There are few married service members in Japan lower than E-4 and few dependents there without command sponsorship. This may be just as well, for ignorance of the language puts most jobs on the economy out of reach for Americans. Japanese and U.S. law further discourages their working. Jobs on base are also difficult to line up.

Free-lance writer Lawrence Charters talked to some military people in Japan.

Some Americans in Japan are bitter about the financial hardships. “All of my paycheck goes to rent and bills…,” said Navy E-4 Lori Jensen. “I’d like to punch Congress in the face. It seems to me they’re screwing with us over here.”

Equally angry was a Navy E-3 whose wife and son are not command-sponsored. He refused to allow the use of his name. About the dollar’s decline, he said, “They ought to put it on posters, ‘Join the Navy and go broke.’”

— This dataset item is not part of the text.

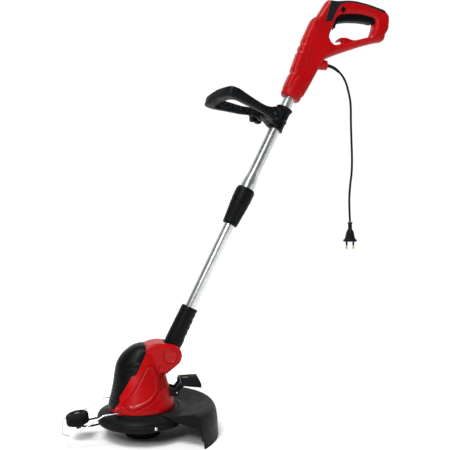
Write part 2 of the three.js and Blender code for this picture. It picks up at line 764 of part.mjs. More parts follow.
function makeClamp() {
  const band = revolve(
    [
      [clampBore, CLAMP_BOTTOM],
      [19.5, CLAMP_BOTTOM],
      [18.5, CLAMP_BOTTOM + 6],
      [18.5, CLAMP_TOP - 8],
      [21.5, CLAMP_TOP],
      [clampBore, CLAMP_TOP],
    ],
    ROUND_SIDES,
  );
  const hub = crossPin(16, -LOOP_BOLT_OUT, LOOP_BOLT_ALONG, -EAR_OUTER, EAR_OUTER, 24);
  const web = [[-LOOP_BOLT_OUT, 623], [-8, 615], [-8, 668], [-LOOP_BOLT_OUT + 2, 653.5]];
  const block = sideSlab(web, -EAR_OUTER, EAR_OUTER);
  const bore = disc(clampBore, CLAMP_BOTTOM - 5, CLAMP_TOP + 5, ROUND_SIDES);
  const slit = box([-80, -EAR_SLIT, 600], [-10, EAR_SLIT, 700]);
  const hole = crossPin(3.3, -LOOP_BOLT_OUT, LOOP_BOLT_ALONG, -40, 40);
  return cut(join(band, hub, block), bore, slit, hole);
}
addNode(loopGroup, "aux_clamp", makeClamp(), BLACK);

// The loop handle lies in its own plane, hinged on the clamp bolt.
const loopPlane = new THREE.Group();
loopPlane.position.set(-LOOP_BOLT_OUT, 0, LOOP_BOLT_ALONG);
loopPlane.rotation.y = -deg(LOOP_DROP);
loopGroup.add(loopPlane);

const HUB_FACE = 36;

// The arms twist on their way forward, so that the crossbar's far end lies lower than its near end.
function twisted(solid) {
  const { vertProperties, triVerts } = solid.getMesh();
  const position = new THREE.BufferAttribute(vertProperties, 3);
  for (let i = 0; i < position.count; i += 1) {
    const [x, y] = [position.getX(i), position.getY(i)];
    const share = Math.min(Math.max((-20 - x) / 125, 0), 1);
    const dip = FAR_ARM_DIP * Math.min(Math.max(y / 30, 0), 1) * Math.min(Math.max((-15 - x) / 45, 0), 1);
    position.setZ(i, position.getZ(i) - LOOP_TWIST * share * y - dip);
  }
  const geometry = new THREE.BufferGeometry();
  geometry.setAttribute("position", position);
  geometry.setIndex(new THREE.BufferAttribute(triVerts, 1));
  return solidFrom(geometry);
}

function makeLoop() {
  const farSide = [[16, HUB_FACE], [-30, HUB_FACE], [-60, 46], [-129, 62], [-151, 57], [-156, 30]];
  const nearSide = [[-149, -30], [-143, -55], [-122, -60], [-60, -45], [-30, -HUB_FACE], [16, -HUB_FACE]];
  const body = slab([...farSide, ...nearSide], -20, 20, { corner: 16, steps: 3 });
  const ears = EAR_OUTER + GAP;
  const innerFar = [[24, ears], [-26, ears], [-60, 31], [-124, 45], [-134, 32]];
  const innerNear = [[-127, -32], [-118, -43], [-60, -30], [-26, -ears], [24, -ears]];
  const opening = slab([...innerFar, ...innerNear], -40, 40, { corner: 8 });
  const arm = [[0, 15], [-30, 10.5], [-70, 11], [-120, 13], [-160, 12.5], [-160, -12.5], [-120, -13]];
  const under = [[-70, -11], [-30, -10.5], [0, -15]];
  const profile = sideSlab([...arm, ...under], -70, 70, { corner: 6 });
  const hub = crossPin(17, 0, 0, -HUB_FACE, HUB_FACE, 24);
  const hole = crossPin(3.3, 0, 0, -60, 60);
  const headRoom = crossPin(8.5, 0, 0, -HUB_FACE - 5, -HUB_FACE + 6.5, 24);
  return cut(twisted(body.intersect(profile)).add(hub), opening, hole, headRoom);
}
addNode(loopPlane, "loop_handle", makeLoop(), BLACK);

function makeClampBolt() {
  const stem = crossPin(3, 0, 0, -HUB_FACE + 4, 56);
  const head = crossPin(5.8, 0, 0, -HUB_FACE + 2, -HUB_FACE + 6.2, 6);
  return join(stem, head);
}
addNode(loopPlane, "clamp_bolt", makeClampBolt(), STEEL);

function makeStarKnob() {
  const lobes = 6;
  const rim = [];
  const facets = lobes * 4;
  for (let i = 0; i < facets; i += 1) {
    const angle = (i / facets) * 2 * Math.PI;
    const radius = 20.5 + 2.5 * Math.cos(lobes * angle);
    rim.push([radius * Math.cos(angle), radius * Math.sin(angle)]);
  }
  const star = turned(slab(rim, -68, -49, { chamfer: 3 }), "x", 90);
  const boss = crossPin(11, 0, 0, HUB_FACE + GAP, 50, 24);
  return cut(join(star, boss), crossPin(3.2, 0, 0, HUB_FACE - 1, 57));
}
addNode(loopPlane, "clamp_knob", makeStarKnob(), BLACK);

// ---------------------------------------------------------------- D-handle

// Outlines in the shaft's frame: [behind the shaft axis, along the shaft].
const HANDLE_FRONT = [[-27, 716], [-28, 758], [-25, 764], [-30, 771], [-36.5, 830], [-37, 918], [-29, 925], [-23, 977]];
const GRIP_TOP = [[-17, 980], [-1, 987], [27, 1006], [47, 1015.5], [78, 1025.5], [104, 1031.5]];
const HANDLE_REAR = [[127, 1036.5], [146, 1029], [159, 997], [156, 981], [161, 963], [143, 950]];
const HANDLE_UNDER = [[111, 920], [64, 870], [37, 839], [33, 800], [31, 760], [27.5, 716]];
const FINGER_SPACE = [
  [43, 881],
  [21.7, 893],
  [19.5, 917],
  [19, 949],
  [26, 960],
  [43, 973],
  [68, 987],
  [92, 996],
  [112, 1000],
  [120, 985],
  [122, 954],
  [107, 941],
];
const SOFT_GRIP = [
  [-17, 980],
  [-6, 918],
  [9.5, 929],
  [7.8, 967],
  [11, 980],
  [22, 992],
  [40.5, 1003],
  [71.5, 1014],
  [109, 1021.5],
  [129.7, 1024],
  [128, 1036.3],
];

// Moves each side of an outline outwards, or inwards where the distance is negative.
function offset(points, distance) {
  const count = points.length;
  const area = points.reduce((sum, [x, y], i) => {
    const [nextX, nextY] = points[(i + 1) % count];
    return sum + x * nextY - nextX * y;
  }, 0);
  const side = Math.sign(area) * distance;
  return points.map(([x, y], i) => {
    const [ax, ay] = points[(i + count - 1) % count];
    const [bx, by] = points[(i + 1) % count];
    const before = new THREE.Vector2(y - ay, ax - x).normalize();
    const after = new THREE.Vector2(by - y, x - bx).normalize();
    const mitre = before.clone().add(after).normalize();
    const reach = side / Math.max(0.4, mitre.dot(after));
    return [x + mitre.x * reach, y + mitre.y * reach];
  });
}

const handleOutline = [...HANDLE_FRONT, ...GRIP_TOP, ...HANDLE_REAR, ...HANDLE_UNDER];
const softOutline = [...SOFT_GRIP, ...GRIP_TOP.slice(1).reverse()];
const TRIGGER_ROOM = [[11.8, 915], [11.8, 952], [22, 964], [40, 979], [66, 994], [90, 1004], [118, 1010], [122, 996], [112, 985]];

const SOCKET_TOP = 764;
const BOSS_HEIGHT = 911.5;
const BOSS_END = 471.5;
const BOSS_RADIUS = 12.5;

// A piece given in the trimmer's frame, turned into the shaft's frame.
function intoShaft(solid) {
  return turned(shifted(solid, -PIVOT_X, 0, -PIVOT_Z), "y", -LEAN);
}

function cordBoss(radius, from, to, sides) {
  return intoShaft(shifted(turned(disc(radius, from, to, sides), "y", 90), 0, 0, BOSS_HEIGHT));
}

function makeHandleSolid() {
  const body = sideSlab(handleOutline, -HANDLE_HALF, HANDLE_HALF, { corner: 8, chamfer: 4 });
  const socket = revolve([[0, HANDLE_BOTTOM], [24, HANDLE_BOTTOM], [26.5, 706], [26.5, 752], [22, 775], [0, 775]]);
  const hook = sideSlab([[84, 925], [72, 924], [64, 922], [52, 911], [49, 905], [56, 908], [63, 908], [63, 895]], -6, 6);
  const finger = sideSlab(FINGER_SPACE, -60, 60, { corner: 8 });
  const boss = cordBoss(BOSS_RADIUS, 430, BOSS_END, 24);
  return join(cut(body, finger), socket, hook, boss);
}

function makeHandleShell() {
  const wall = 3;
  const half = HANDLE_HALF - wall;
  const hollow = cut(
    sideSlab(offset(handleOutline, -wall), -half, half),
    sideSlab(offset(FINGER_SPACE, wall), -60, 60),
    sideSlab(offset(softOutline, wall), -60, 60),
    disc(UPPER_TUBE_RADIUS + wall, HANDLE_BOTTOM - 5, SOCKET_TOP, ROUND_SIDES),
    box([-60, -30, 690], [60, 30, 757]),
  );
  const tubeBoreSpace = disc(UPPER_TUBE_RADIUS + 0.1, HANDLE_BOTTOM - 5, SOCKET_TOP + 5, ROUND_SIDES);
  const soft = sideSlab(offset(softOutline, 0.4), -60, 60);
  const room = sideSlab(TRIGGER_ROOM, -12.5, 12.5);
  const button = crossPin(BUTTON_RADIUS + GAP, ...BUTTON_CENTRE, -60, 60, 24);
  const cord = cordBoss(5.3, 425, 480, SMALL_SIDES);
  const pin = crossPin(2.2, ...TRIGGER_PIVOT, -half, half);
  return cut(makeHandleSolid(), hollow, tubeBoreSpace, soft, room, button, cord, pin);
}

const handleShell = makeHandleShell();
addNode(shaft, "handle_shell_left", handleShell.intersect(box([-80, -80, 650], [220, -HALF_SPLIT, 1100])), RED);
addNode(shaft, "handle_shell_right", handleShell.intersect(box([-80, HALF_SPLIT, 650], [220, 80, 1100])), RED);

// The soft grip is a channel that is open towards the trigger.
function makeSoftGrip() {
  const solid = sideSlab(softOutline, -HANDLE_HALF, HANDLE_HALF, { chamfer: 2 });
  const channel = softOutline.map(([x, y]) => [x + 3.5, y - 4.5]);
  return cut(solid, sideSlab(channel, -HANDLE_HALF + 5, HANDLE_HALF - 5));
}
addNode(shaft, "soft_grip", makeSoftGrip(), SOFT);

// The trigger lever turns on a pin at its rear end.
function makeTrigger() {
  const lever = [
    [18, 921],
    [27.5, 923],
    [24.5, 932],
    [30, 943],
    [50, 958],
    [75, 972],
    [98, 982.5],
    [110, 986],
    [117, 995],
    [116, 1006],
    [106, 1006],
    [90, 999.5],
    [66, 989.5],
    [40, 975],
    [24, 962],
    [18.8, 950],
  ];
  let solid = cut(sideSlab(lever, -11.5, 11.5, { corner: 3 }), crossPin(2.3, ...TRIGGER_PIVOT, -20, 20));
  const [buttonX, buttonZ] = BUTTON_CENTRE;
  for (const travel of [0, 0.5, 1]) {
    const room = crossPin(BUTTON_RADIUS + 0.6, buttonX + 1.9 * travel, buttonZ - 5.5 * travel, -40, 40, 24);
    solid = cut(solid, room);
  }
  return solid;
}
addNode(shaft, "trigger", makeTrigger(), BLACK);
addNode(shaft, "trigger_pin", crossPin(2, ...TRIGGER_PIVOT, -16.5, 16.5), STEEL);
addNode(shaft, "lock_off_button", crossPin(BUTTON_RADIUS, ...BUTTON_CENTRE, -HANDLE_HALF - 4, HANDLE_HALF + 0.5, 24), BLACK);

function makeSwitch() {
  const body = box([-13, -7, -5], [13, 7, 5]);
  return shifted(turned(body, "y", -27), 64, 0, 1000);
}
addNode(shaft, "power_switch", makeSwitch(), GREY);
addNode(shaft, "terminal_block", box([-16, -10, 800], [4, 10, 840]), GREY);

// ---------------------------------------------------------------- cord and plug

const RELIEF_PATH = [
  [462, 911.5],
  [472, 911.3],
  [484, 909],
  [495, 904.5],
  [506, 897],
];
const CORD_PATH = [
  [506.3, 896.7],
  [513, 890.5],
  [520, 881],
  [527, 867],
  [533, 847],
  [537.5, 827],
  [539.7, 803],
  [540, 770],
  [541.4, 724],
  [543, 678],
  [542.2, 638],
  [538, 604],
  [535.5, 568],
  [536.3, 531],
  [537.5, 507.9],
];

function leadCurve(points) {
  return new THREE.CatmullRomCurve3(points.map(([x, z]) => new THREE.Vector3(x, 0, z)), false, "centripetal");
}
addNode(trimmer, "strain_relief", rod(leadCurve(RELIEF_PATH), 4.4, 8, 12), RUBBER);
addNode(trimmer, "power_cord", rod(leadCurve(CORD_PATH), CORD_RADIUS, 36, 8), RUBBER);

const PLUG_X = 537.5;
const PLUG_TOP = 507.5;
const PLUG_FACE = 456.5;
const PIN_SPACING = 19;
const PIN_LENGTH = 19;

function makePlug() {
  const neck = disc(6.2, 484, PLUG_TOP);
  const collar = revolve([[0, 502], [6, 502], [8.5, PLUG_TOP], [0, PLUG_TOP]], SMALL_SIDES);
  const body = loft(
    [
      { z: PLUG_FACE, front: -17.6, rear: 17.6, half: 13 },
      { z: PLUG_FACE + 5.5, front: -17.6, rear: 17.6, half: 13 },
      { z: PLUG_FACE + 8, front: -14, rear: 14, half: 11.5 },
      { z: 485, front: -9.5, rear: 9.5, half: 8.5 },
      { z: 488, front: -8, rear: 8, half: 7.5 },
    ],
    24,
  );
  const holes = [-1, 1].map((side) => shifted(disc(2.45, PLUG_FACE - 2, PLUG_FACE + 10.3), (side * PIN_SPACING) / 2, 0, 0));
  return shifted(cut(join(neck, collar, body), ...holes), PLUG_X, 0, 0);
}
addNode(trimmer, "plug", makePlug(), RUBBER);
for (const [side, sign] of [["front", -1], ["rear", 1]]) {
  const pin = shifted(disc(2.4, PLUG_FACE - PIN_LENGTH, PLUG_FACE + 10), PLUG_X + (sign * PIN_SPACING) / 2, 0, 0);
  addNode(trimmer, `plug_pin_${side}`, pin, BRASS);
}

export default trimmer;
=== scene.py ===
"""Looks of an electric string trimmer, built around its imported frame.

Outlines and profiles are in millimetres, in the frame's own axes or in a named part frame.
"""

import json
from math import ceil, copysign, cos, pi, radians, sin, tan

import bmesh
import bpy
import numpy as np
from mathutils import Matrix, Vector
from mathutils.geometry import delaunay_2d_cdt


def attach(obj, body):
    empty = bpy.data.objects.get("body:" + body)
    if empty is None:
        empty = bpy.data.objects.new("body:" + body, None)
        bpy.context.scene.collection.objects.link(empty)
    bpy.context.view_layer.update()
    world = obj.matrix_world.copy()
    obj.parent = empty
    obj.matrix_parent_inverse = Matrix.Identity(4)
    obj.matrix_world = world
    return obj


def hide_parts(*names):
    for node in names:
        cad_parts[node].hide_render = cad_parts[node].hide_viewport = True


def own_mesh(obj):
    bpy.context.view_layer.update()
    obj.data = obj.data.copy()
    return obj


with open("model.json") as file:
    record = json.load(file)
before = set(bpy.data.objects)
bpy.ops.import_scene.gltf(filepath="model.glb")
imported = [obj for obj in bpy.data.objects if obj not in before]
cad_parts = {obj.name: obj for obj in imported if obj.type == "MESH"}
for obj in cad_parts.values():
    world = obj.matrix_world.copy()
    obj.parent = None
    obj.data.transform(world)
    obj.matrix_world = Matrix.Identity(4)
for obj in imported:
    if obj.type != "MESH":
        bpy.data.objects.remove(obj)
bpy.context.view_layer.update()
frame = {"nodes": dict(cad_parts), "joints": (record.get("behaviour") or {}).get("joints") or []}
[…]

His family lives in an uninsulated, one-bedroom apartment. “My wife bought a gas heater, and only later they told her kerosene was cheaper,” he explained.

“This chief yells at me for taking the wrong bus, says the other one’s faster and cheaper. How am I supposed to know? I don’t have a Japanese wife. I can’t read this ——. So for three months I’m paying 330 yen each day, when I could pay 180 yen.”

Billy Williams, deputy director of the family service center at the naval base at Yokosuka, said fluctuations in the exchange rate cause anxiety in newcomers to Japan. “With a stable [dollar to] yen rate at least they could plan for certain monies coming in every payday and what they’d have to pay out.”

Rent is a burden for some. Lt. Cmdr. Mary Ellen Quinn, who lives off base with her two children, originally was paying $140 a month beyond her allowance for rent. She wanted to experience Japanese culture and didn’t want to disrupt her family by moving into government quarters. But owing to the dollar’s devaluation she now pays $300 a month out-of-pocket. “It’s a psychological defeat,” she says.

Quinn does not believe COLA covers all her increases in other expenses. “To get the quality of life we have back in America, we get nowhere near the compensation.”

Navy E-4 Tim Heir said for some of his shipmates “rent has really jumped. By the time the [housing supplement] comes through, it’s six months down the road.”

An Air Force lieutenant who did not want his name used said single airmen had the roughest time. “They can’t afford to go anywhere, so they sit around and drink…I’m supposed to yell at some airman with a hangover and tell him he should be going to some temple or something? Gas is what, $3 a gallon? And it costs a fortune to ride the trains or taxis. These guys are prisoners on base.

“People fight to go out on assignment now. Let’s face it, any place is cheaper than here. Tokyo’s the most expensive city in the world.”

According to Capt. Linda Balink-White, director of the Yokosuka family service center, “Just to go to Tokyo, have a simple meal with someone, and come back can coast [the two people] $50.”

SSgt. Joe LaVoie was upset by the price of produce. The commissary, he said, “doesn’t have much in the way of fresh fruits and vegetables. They expect you to get those from off post.” The Navy E-3 said, “This little place down the street wants 6,000 yen [$36] for cantaloupe. I thought it was the whole box, but that’s just one.”

The weakness of the dollar is easier for some old Japanese hands to take. Said Harriet Willis, the wife of a Navy captain, “The yen rate isn’t a shock to us; we were here in 1978-80, when it was 180 or so. We knew what to expect.”

But she says of the current rate, “It was already expensive, and now it’s outrageous at 33 percent more.”